What they absolutely won't tell you is that they tacitly support how Romney made that money and why he pays so little in taxes on it.

Sure, Obama wants you to know that Romney pays a lower effective rate than almost anyone that works for him, but they won't get into the weeds of why. And that's despite the fact that Barack Obama promised four years ago to eliminate the 15% carried interest tax rate.

As Rolling Stone's Matt Taibbi explains, it isn't in Obama's political interest to do so.

The reason the Obama administration hasn’t gone after this aggressively is probably the same reason it hasn’t fought harder to repeal that carried interest tax break (which Obama incidentally promised to do four years ago), and the same reason that everyone from Corey Booker to Bill Clinton has urged Obama to lay off the theme of private equity thuggery in his campaign against Romney.

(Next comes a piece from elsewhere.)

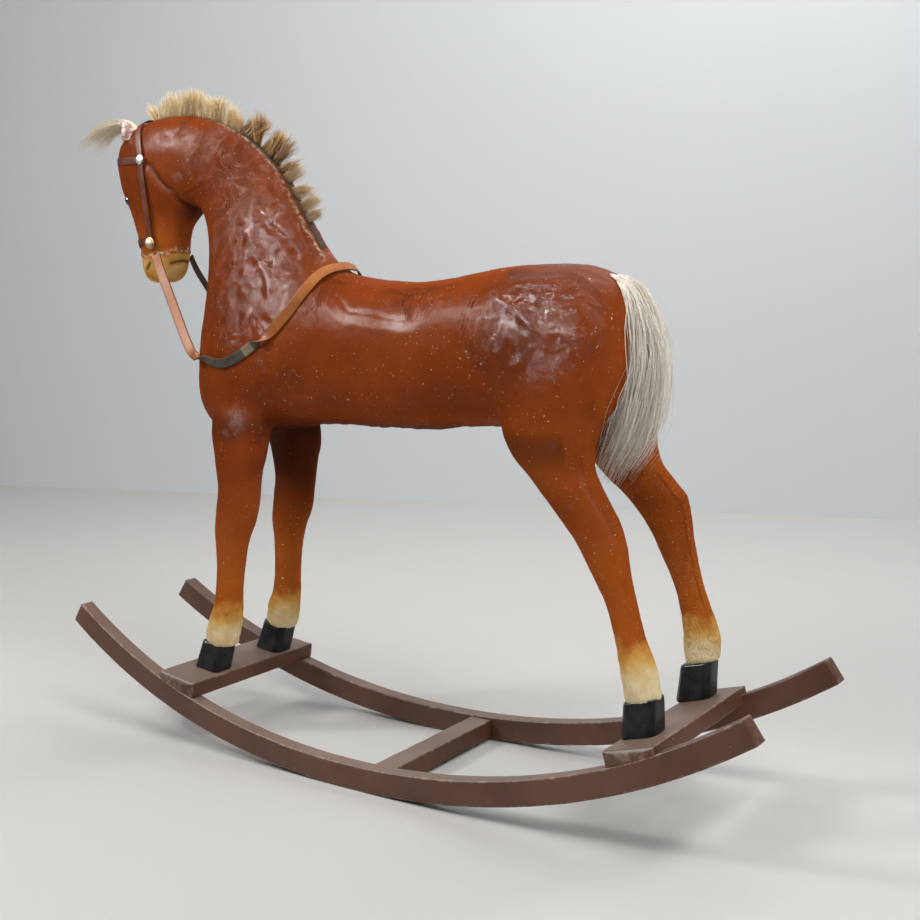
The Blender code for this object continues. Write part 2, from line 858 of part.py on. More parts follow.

Big-time politicians are still afraid to explain to the American people how exactly it is that many Wall Street firms make their money, because they’re afraid to lose access to the crumbs those firms sometimes toss their way.

In the case of Romney, what we’ve mostly heard is that he’s a turnover specialist who sometimes creates jobs and sometimes eliminates them – a kind of ideologically-neutral efficiency consultant who takes a cut when poorly-run companies cut out the fat. The Obama ads about Bain have been emotionally effective, but they’re still frustratingly vague about the actual mechanics of these takeovers. We learn from these ads that a bunch of rich guys took over plants and fired workers, but what we don’t learn is how companies like Bain raise the money for those takeovers, why the plants subsequently become cash-poor, how this industry works generally, and not just at Bain.

(...)

Barack Obama is one of the few politicians with the communication skills to explain this to middle America, but he’s refusing to go there, probably because he’s still hoping for a post-election rapprochement with Wall Street. He wants to go after Bain Capital, but not private equity in general; he wants to go after Mitt Romney’s missing tax returns, but not the tax returns of all people like Mitt Romney.

That makes him look weak and indecisive, and it makes his message confusing.
If you ever wondered why I don't think that there will ever be meaningful tax reform in the United States, that goes a long way in explaining why.
President Obama could make carried interest and the way private equity funds work an effective populist campaign message, but he won't because he wants their money. And that goes double for the GOP.

Tax reform is predicated on the idea of lowering rates by closing loopholes. If the political class won't close the carried interest loophole, you're hallucinating if you think they'll go after the big ticket deductions, such as home mortgage interest, state and local taxes and employer provided health care. It's just never going to happen.